3.25pm: After picking my sisters and brother up from school I still wasn't that hungry but felt like I needed a snack to keep my energy levels up because it is Friday afternoon and they are plummeting- so I asked (bribed) my sister into going into the shop for me to get apples (I sill haven't gone into the shop, its been like three months haha). I found that a single apple will usually leave me feeling satisfied.
6.30pm: Fridays are usually our "easy night" where we just have something simple for dinner, but because we pretty much had that last night it was time for a bit of change up. Tonight's menu consisted of slow cooked beef and red wine casserole, minus the red wine and replaced with bone broth and a whole heap of veggies- perfect for a cold winter night!
7.45pm: I usually avoid dessert on a Friday like the plague, because of the fact that it is usually an "easy night", but because we had something that was healthy I relented and accepted a bowl of sticky date pudding- look I have no regrets at all. I mean I for sure could have whipped up a healthier version, but could I be bothered? No. I mean it still fit in my calories and I would have still eaten it even if it didn't, nothing further your honor.
Two weeks later.
Okay I have just finished two weeks of intermittent fasting and am back to give you some more thoughts. In my second week I was very flexible with IF, on two days I had early morning flights and that meant if I didn't eat before I left I wouldn't be eating until mid-late afternoon and the person next to me would be listening to my stomach make weird noises (plane food? no thank you). On both of those days I just had small breakfasts though.

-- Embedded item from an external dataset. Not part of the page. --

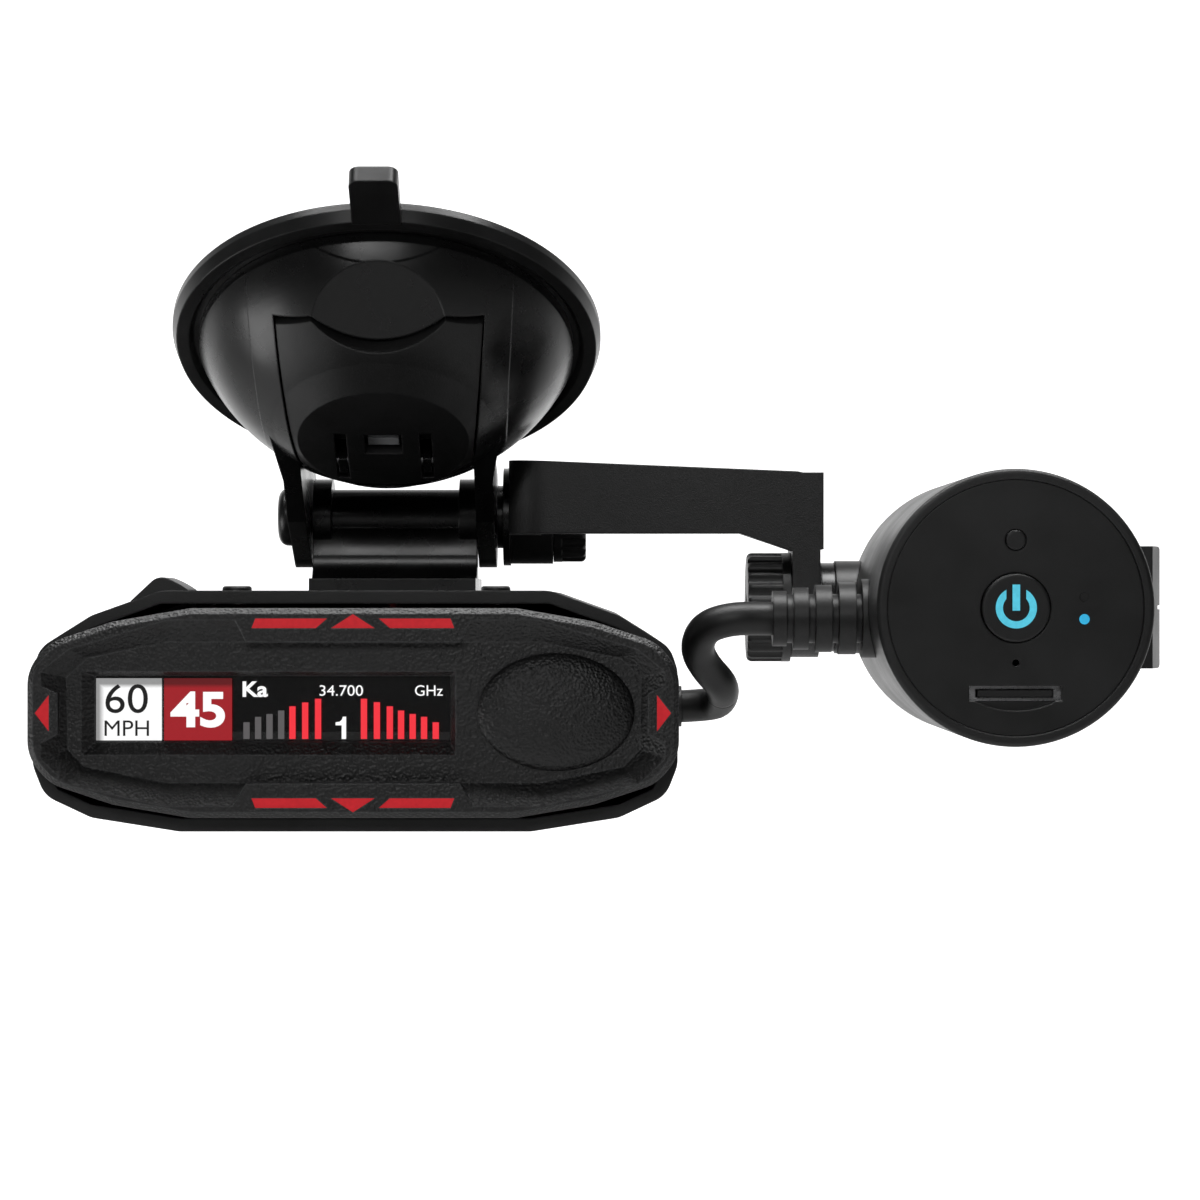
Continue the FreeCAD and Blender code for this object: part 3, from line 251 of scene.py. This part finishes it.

After two weeks of IF, I am really trying to stick with it, which is getting easier every day, the more I do it, the more it becomes a habit and like second nature to me. I'm going to continue because it makes me feel good and helps me with the amount of food I am eating. Honestly, I don't expect to stick with it every single day- I mean, if someone wants to get breakfast out I am not going to say no just because I am fasting, you feel me?